Pourtant, les conditions du poste qu’elle a occupé ensuite pendant quatre ans, auprès d’une femme âgée, étaient proches de l’esclavage. Fátima esplique que dans "l’immense appartement" d’un élégant quartier madrilène, trois vastes chambres étaient inoccupées, mais la pièce qui lui avait été réservée était d’anciens lieux d’aisance dont on avait enlevé la cuvette. Selon le témoignage de la jeune femme, il y avait à peine la place d’y mettre un lit, plus court que la normale, étroit et dur:
Heureusement, je suis petite. Mais je dormais le plus souvent en chien de fusil sinon mes pieds touchaient le bout du lit".
"Ce sont des exemples extrêmes. La plupart du temps, les ‘internas’ ont une chambre avec salle de bain et télévision. Par ailleurs, la relation est plus proche et plus égalitaire qu’autrefois, entre les employés et les employeurs, qui sont souvent des personnes âgées dépendantes affectivement, ou des jeunes femmes qui travaillent et ne peuvent pas s’occuper de leurs enfants", nuance María Ángeles Durán, sociologue du Centre Supérieur de Recherches Scientifiques (CSIC).
Pour une carte de séjour
"Le vrai problème, c’est la pression migratoire. Les femmes qui arrivent de pays où elles gagnaient moins qu’en Espagne, sont prêtes à accepter des conditions de travail en deçà de ce qu’impose la loi du moment qu’elles peuvent améliorer un tant soit peu leur niveau de vie", estime-t-elle. De fait, si Fátima est restée six mois dans sa première "maison", c'est bien parce que c'était le temps nécessaire pour conserver sa carte de séjour, explique-t-elle. Après quoi, elle est partie.
La normalisation du statut des "bonnes" espagnoles permet une limitation des horaires, toutes les heures dites "de présence" étant des heures travaillées. Ce changement est "indispensable non seulement pour offrir une solution au niveau élevé d’économie souterraine existant dans le secteur, mais aussi principalement pour résoudre le problème de précarité et discrimination, tant en termes d’emploi que de protection sociale, dont souffre cette communauté depuis des années", affirme le syndicat Comisiones Obreras (CCOO).

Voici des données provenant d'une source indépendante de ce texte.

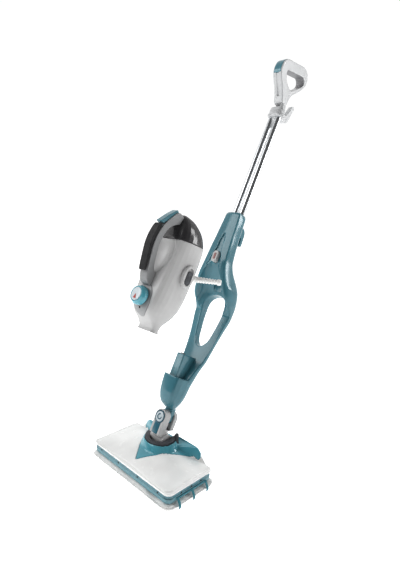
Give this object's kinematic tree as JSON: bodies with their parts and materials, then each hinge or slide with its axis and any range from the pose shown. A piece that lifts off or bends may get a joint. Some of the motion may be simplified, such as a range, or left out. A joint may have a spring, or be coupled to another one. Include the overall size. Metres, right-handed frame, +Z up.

Toujours pas droit au chômage
Cela pourrait cependant avoir des effets collatéraux: "à long terme, le marché pourrait se segmenter entre les travailleurs très protégés et ceux qui, comme de nombreux jeunes espagnols, adoptent le statut de travailleurs indépendants, pour ne pas avoir de limites d’horaires" explique la sociologue María Ángeles Durán, qui rappelle que ce constat concerne tout le marché du travail et pas seulement celui des travailleurs ‘domestiques’.
Mais surtout, "le principal risque de la loi est de voir de nombreuses familles demander à leurs employées de travailler au noir en menaçant, sinon de s'en séparer", prévient María Ángeles Durán.
Le nouveau régime est donc une arme à double tranchant pour ces travailleuses de l’ombre. Mais c’est tout de même une évolution positive: "ce texte contribuera à rendre plus surannée encore cette tradition espagnole" de l'emploi sans contrat écrit, estime la sociologue du CSIC.
Néanmoins, le nouveau système ne fait pas table rase de toutes les injustices: les employées de maison n’ont toujours pas droit au chômage! Il y aura des propositions en ce sens en 2013. La difficulté est actuellement d’éviter les fraudes. Enfin légalisées ! Mais pas trop quand-même…
*Le prénom a été modifié à sa demande.